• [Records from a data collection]
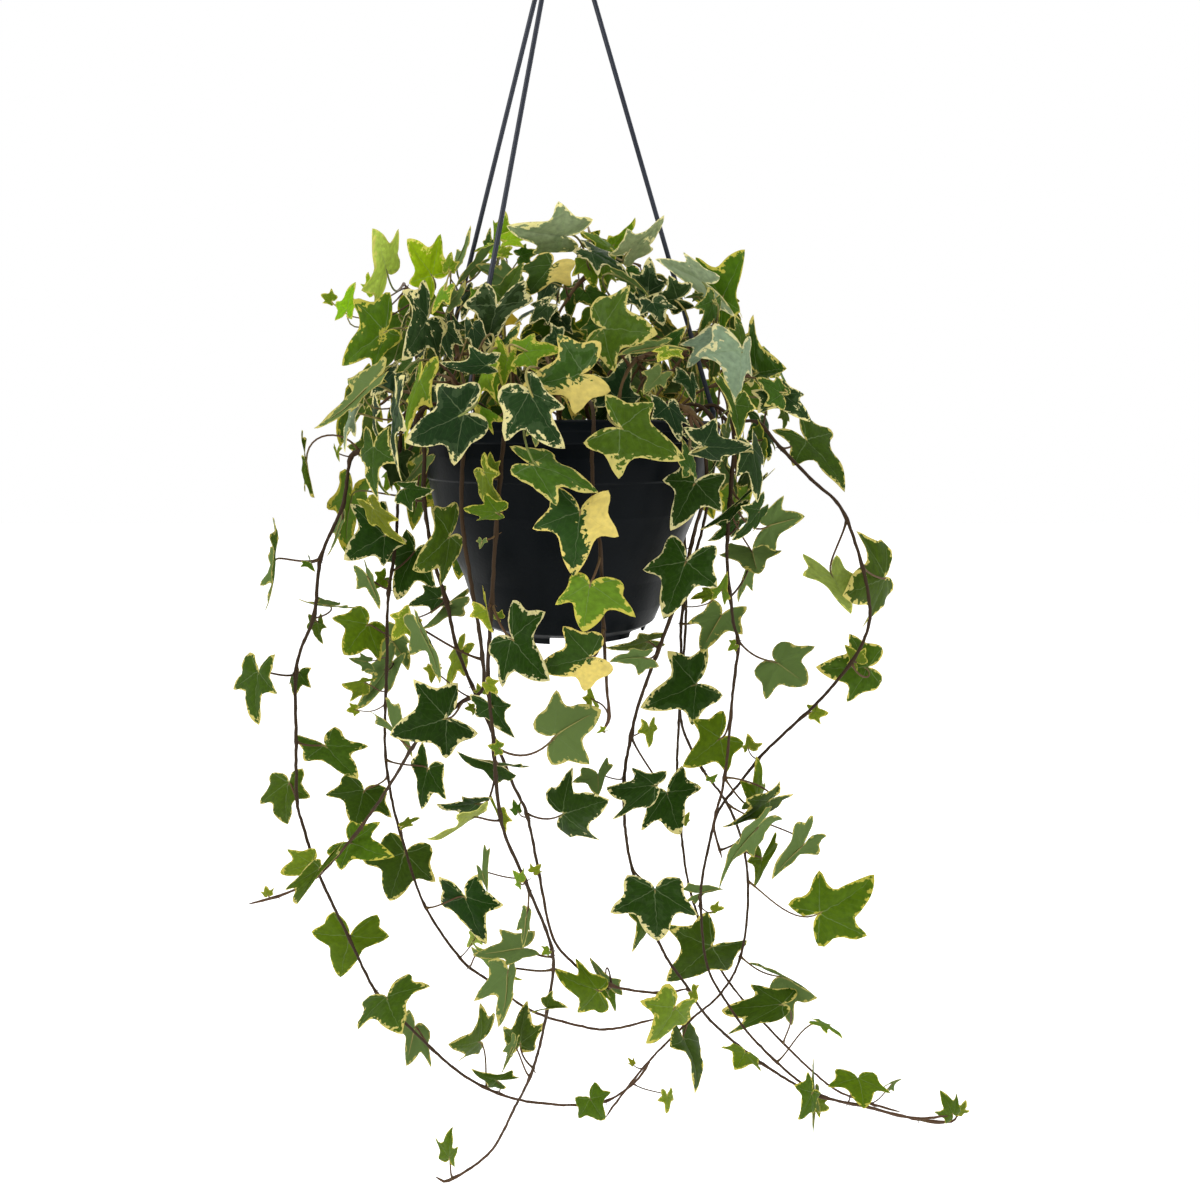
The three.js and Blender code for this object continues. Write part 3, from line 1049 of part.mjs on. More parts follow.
// Leaves that the front view doesn't show singly fill the crown between and behind the others.
// They stand round the stems, face away from the middle of the crown and hang a little.
const FILL = {
  step: 4, // in samples of a stem
  ways: 3,
  middle: 8, // above the rim
  lowest: -46,
  highest: 74,
  front: -62,
  reach: 114, // from the pot's axis
  overRim: 6, // lower leaves stay outside the rim
  aside: 9,
  lift: 7,
  shifts: [0, 5, -5, 10, 15],
};
const FILL_LEAF = { tilt: 0.4, rise: 0.25, spread: 0.9, droop: 0.8, length: 29, vary: 7 };
const FILL_LOBES = { middle: 0.36, halfWidth: 0.62 };
function fillBlade(point, way, turn, wobble, lift) {
  const out = point.clone().setZ(point.z - RIM_Z - FILL.middle).normalize();
  const level = new Vector3(-out.y, out.x, 0).normalize();
  const rising = out.clone().cross(level);
  const angle = (2 * Math.PI * way) / FILL.ways + turn;
  const aside = level.multiplyScalar(Math.cos(angle)).addScaledVector(rising, Math.sin(angle));
  const normal = out.clone().addScaledVector(aside, FILL_LEAF.tilt);
  normal.z += FILL_LEAF.rise;
  normal.normalize();
  const drop = aside.clone().multiplyScalar(FILL_LEAF.spread);
  drop.z -= FILL_LEAF.droop;
  const along = drop.addScaledVector(normal, -drop.dot(normal)).normalize();
  const across = along.clone().cross(normal).normalize();
  const length = FILL_LEAF.length + FILL_LEAF.vary * wobble;
  const base = point.clone().addScaledVector(aside, FILL.aside).addScaledVector(out, FILL.lift + lift);
  const middle = base.clone().addScaledVector(along, FILL_LOBES.middle * length);
  const lobe = (side) => middle.clone().addScaledVector(across, side * FILL_LOBES.halfWidth * length);
  return { base, tip: base.clone().addScaledVector(along, length), left: lobe(-1), right: lobe(1) };
}

function fillCrown(shoots) {
  shoots.forEach((shoot, number) => {
    for (let i = FILL.step; i < shoot.chord.length; i += FILL.step) {
      const point = shoot.chord[i];
      const height = point.z - RIM_Z;
      const radius = Math.hypot(point.x, point.y);
      if (height < FILL.lowest || height > FILL.highest || point.y < FILL.front) continue;
      if (radius > FILL.reach || (height < FILL.overRim && radius < RIM_RADIUS)) continue;
      for (let way = 0; way < FILL.ways; way++) {
        const wobble = Math.sin(1.7 * i + 2.3 * way + 0.9 * number);
        const pose = (lift) => fillBlade(point, way, 0.8 * i, wobble, lift);
        const leaf = { start: point, pose };
        settleLeaf(leaf, FILL.shifts);
        if (leaf.crowded) continue;
        routePetiole(leaf, shoot);
        if (leaf.crossed) continue;
        room.blades.add(leaf.beads, leaf);
        room.petioles.add(leaf.petioleBeads, leaf);
        shoot.leaves.push(leaf);
      }
    }
  });
}

const LONG_PETIOLE = 32; // drawn in three straight steps, a shorter one in two
function petioleSteps(curve) {
  return curve.getLength() > LONG_PETIOLE ? 3 : 2;
}

// A shoot's stem and leaves grown together, without the closed hollows that touching leaves may leave
const SHORTEST_EDGE = 0.05;
function shootSolid(shoot) {
  const solids = [rodSolid(shoot.curve, STEM_RADIUS, 4, shoot.steps)];
  for (const leaf of shoot.leaves) {
    if (leaf.size < SHORTEST_BLADE) continue;
    solids.push(leafSolid(leaf.petiole, leaf.points, petioleSteps(leaf.petiole)));
  }
  const skins = Manifold.union(solids).decompose();
  return Manifold.union(skins.filter((skin) => skin.volume() > 0)).simplify(SHORTEST_EDGE);
}

const plant = new THREE.Group();
plant.add(meshOf(potSolid(), "pot", potPlastic));
plant.add(meshOf(soilSolid(), "potting_mix", pottingMix));
plant.add(meshOf(hangerSolid(), "hanger", hangerPlastic));

const shoots = gatherShoots();
const hangerOwner = {};
for (const degrees of STRAND_ANGLES) room.rods.add(chordPoints(strandCurve(degrees), 1), hangerOwner);
for (const shoot of shoots) room.rods.add(shoot.chord, shoot);
growLeaves(shoots);
fillCrown(shoots);
shoots.forEach((shoot) => plant.add(meshOf(shootSolid(shoot), shoot.name, ivy)));

export default plant;
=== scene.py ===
# %% [markdown]
# This script dresses a measured model of a hanging ivy. The plant is a variegated ivy with small
# five-lobed leaves. It grows in a black nursery pot that hangs from a moulded hook with three strands.
# Shoots fill the top like a cushion, and long vines fall over the rim far below the pot.
# The measured model comes first. Every piece made here takes its place from it and moves with it.

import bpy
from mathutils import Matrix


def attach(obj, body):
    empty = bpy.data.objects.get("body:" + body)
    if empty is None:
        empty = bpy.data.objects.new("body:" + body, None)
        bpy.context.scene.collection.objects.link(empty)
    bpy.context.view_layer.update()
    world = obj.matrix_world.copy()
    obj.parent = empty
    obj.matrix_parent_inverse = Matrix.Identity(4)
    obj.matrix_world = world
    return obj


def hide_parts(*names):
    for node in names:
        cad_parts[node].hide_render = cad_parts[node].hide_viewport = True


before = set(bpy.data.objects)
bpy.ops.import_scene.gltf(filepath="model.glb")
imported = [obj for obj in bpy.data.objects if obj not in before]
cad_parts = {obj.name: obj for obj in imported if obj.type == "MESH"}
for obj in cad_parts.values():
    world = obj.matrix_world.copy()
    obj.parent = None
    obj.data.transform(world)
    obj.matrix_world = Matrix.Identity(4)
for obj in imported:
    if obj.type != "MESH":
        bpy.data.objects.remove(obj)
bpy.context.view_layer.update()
print("measured solids:", len(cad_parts))

# %% Tools for numbers, curves and meshes
import math

import bpy
import numpy as np
from mathutils import Matrix, Vector, noise

MM = 0.001
radians = math.radians
print("lengths are worked out in millimetres and made in metres")

# %% [markdown]
# The real sizes of the pot and its hanger, in millimetres from the point inside the hook that bears
# on a rail. They are the measured model's own sizes, so that each detailed piece fills the place of
# its solid. Only the rim's height and the strands' places are used all through the script.

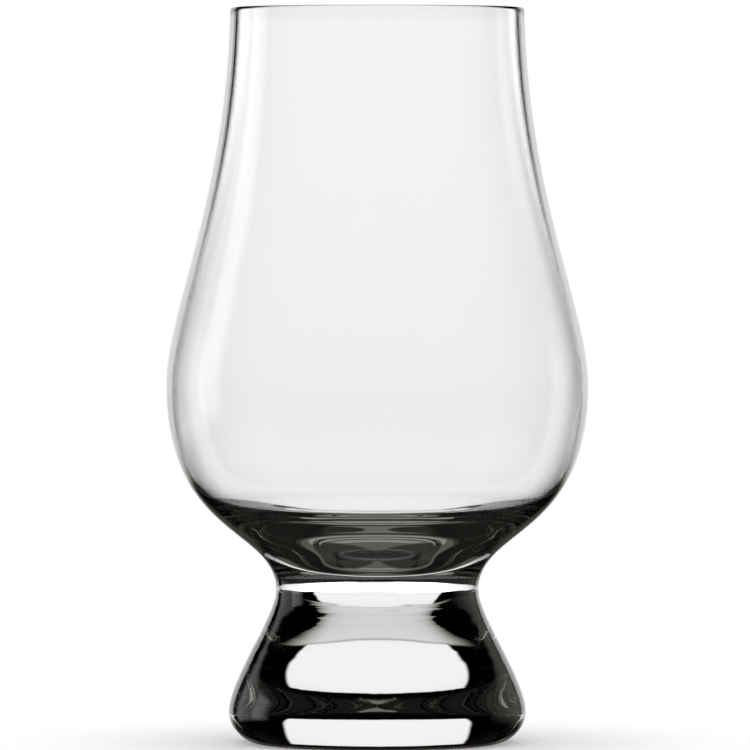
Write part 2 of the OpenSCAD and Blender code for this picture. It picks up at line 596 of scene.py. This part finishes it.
# %% The whole lathe
def make_lathe():
    """The finished tree: turn, close, smooth, realize, and give each face its material."""
    tree, given, result = empty_lathe()
    real = tree.nodes.new("GeometryNodeRealizeInstances")
    feed(tree, real.inputs[0], smoothed(tree, turned_grid(tree, given)))
    feed(tree, result["Turned"], dressed(tree, given, real.outputs[0]))
    return tree


lathe = make_lathe()
print("lathe nodes:", len(lathe.nodes))

# %% [markdown]
# ## Clear crystal
#
# Clear glass is the Principled shader with full transmission. Crystal bends light a little more
# than window glass does, so its index is 1.52. Three quiet things keep it from looking computed.
# The outside is painted greyer at grazing angles: real glass loses light there, and this painted
# shade in the colour stands in for it, which Layer Weight can say without knowing the camera. The
# inside has its own, narrower painted dark line, found with the Fresnel node, and it is softer near
# the lip. And the surface has very fine waves, as a bump.
#
# The floor of the bowl is painted nearly black for light that comes from within the glass, a
# painted shade: in the photograph the thick bottom lets almost nothing out through it. The foot
# mirrors less than the bowl does, because its specular tint dims its reflections, a painted shade,
# and the bowl has a trace of roughness, which the studio needs below to tell it from the foot.

# %% Painted shade on the outside and on the inside
GLASS_INDEX = 1.52
# painted shade: the spans and greys below darken the glass's colour at grazing angles, in a line
# inside the wall, near the lip and on the bowl's floor seen from below
OUTSIDE_SPAN = (0.52, 0.7)
INSIDE_SPAN = (0.75, 0.95)
LIP_SPAN = (0.12, 0.5)
LIP_GREY = 0.6
LIP_SHADE_FROM = 75 * MM
LIP_SHADE_TO = 100 * MM
# painted shade: the colour of the bowl's floor where it is seen from within the glass
PAINTED_FLOOR_SHADE = 0.012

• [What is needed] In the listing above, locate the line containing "const plant = new THREE.Group();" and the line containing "for node in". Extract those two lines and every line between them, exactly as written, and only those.

• [Response to the task]
const plant = new THREE.Group();
plant.add(meshOf(potSolid(), "pot", potPlastic));
plant.add(meshOf(soilSolid(), "potting_mix", pottingMix));
plant.add(meshOf(hangerSolid(), "hanger", hangerPlastic));

const shoots = gatherShoots();
const hangerOwner = {};
for (const degrees of STRAND_ANGLES) room.rods.add(chordPoints(strandCurve(degrees), 1), hangerOwner);
for (const shoot of shoots) room.rods.add(shoot.chord, shoot);
growLeaves(shoots);
fillCrown(shoots);
shoots.forEach((shoot) => plant.add(meshOf(shootSolid(shoot), shoot.name, ivy)));

export default plant;
=== scene.py ===
# %% [markdown]
# This script dresses a measured model of a hanging ivy. The plant is a variegated ivy with small
# five-lobed leaves. It grows in a black nursery pot that hangs from a moulded hook with three strands.
# Shoots fill the top like a cushion, and long vines fall over the rim far below the pot.
# The measured model comes first. Every piece made here takes its place from it and moves with it.

import bpy
from mathutils import Matrix


def attach(obj, body):
    empty = bpy.data.objects.get("body:" + body)
    if empty is None:
        empty = bpy.data.objects.new("body:" + body, None)
        bpy.context.scene.collection.objects.link(empty)
    bpy.context.view_layer.update()
    world = obj.matrix_world.copy()
    obj.parent = empty
    obj.matrix_parent_inverse = Matrix.Identity(4)
    obj.matrix_world = world
    return obj


def hide_parts(*names):
    for node in names:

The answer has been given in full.